La Thébaïde, Alexandre, ses premières pièces, gardent encore en partie les codes du sublime, et P. Bénichou montre bien en quoi elles ressemblent à Rodogune, à Cyrus. La vraie rupture, le rejet simultané de l’héroïsme et de la tendresse, — deux caractéristiques de l’idéalisme propres à Corneille —, intervient avec Andromaque, tragédie dans laquelle Racine rompt définitivement avec la morale héroïque. Dans Bajazet, dans Phèdre, le dramaturge « reprend » et « approfondit » sa « psychologie de l’amour », l’élément, pour P. Bénichou, « le plus ouvertement et le plus violemment contraire à la tradition. »
L’amour violent et meurtrier de Racine, en effet, se veut contraire à la tradition héroïque de l’amour courtois, qui est celui de la chevalerie romanesque. L’amour total, galant jusqu’à la soumission, est remplacé chez Racine par un amour plus brutal, qui cohabite avec la haine, qui en est même le plus souvent inséparable.

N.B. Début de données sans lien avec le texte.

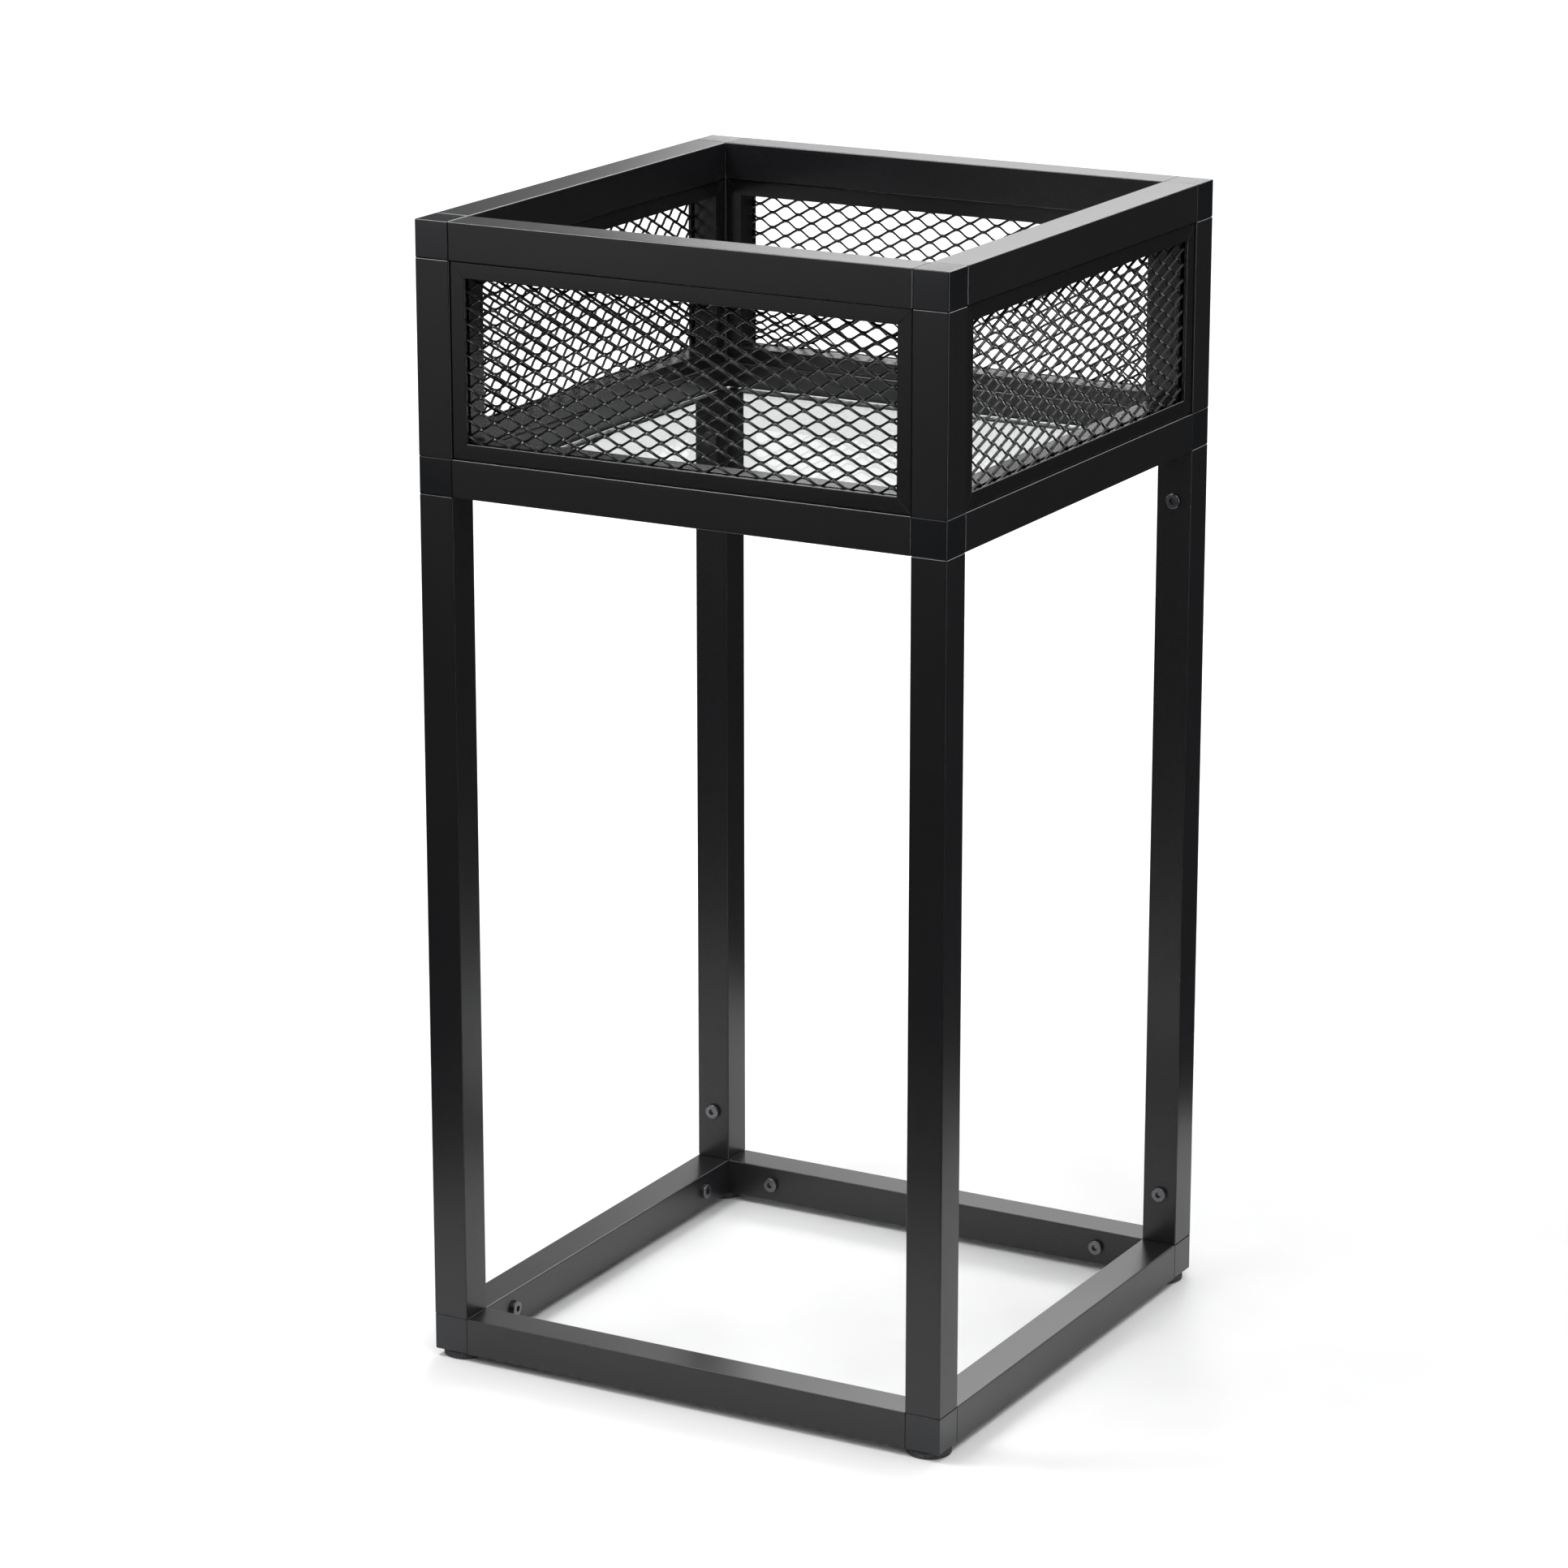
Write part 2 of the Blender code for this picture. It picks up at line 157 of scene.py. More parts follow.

La passion brutale et possessive que Racine a substituée à l’amour idéal de la chevalerie, en même temps qu’elle se meut dans les limites de la nature, est impuissante à y trouver son aliment et son équilibre : c’est par là surtout que la psychologie de Racine se rattache aux vues inhumaines de Port-Royal.
(P. Bénichou, Morales du grand siècle)

Le héros de Corneille, plein de passions, demeure libre toujours de raisonner ; celui de Racine, en revanche, est tout entier possédé par ses passions : il perd sa liberté dans le sentiment. Racine, comme La Rochefoucauld, « rabaisse l’homme au niveau de la nature. » Les héros de Corneille clament leur sublime haut et fort ; ceux de Racine s’analysent en discourant, et se découvrent eux-mêmes progressivement, avec horreur. « C’est tout l’abîme, écrit P. Bénichou, qui sépare la psychologie naturaliste du bel esprit héroïque, et la force des faits de celle du sublime ».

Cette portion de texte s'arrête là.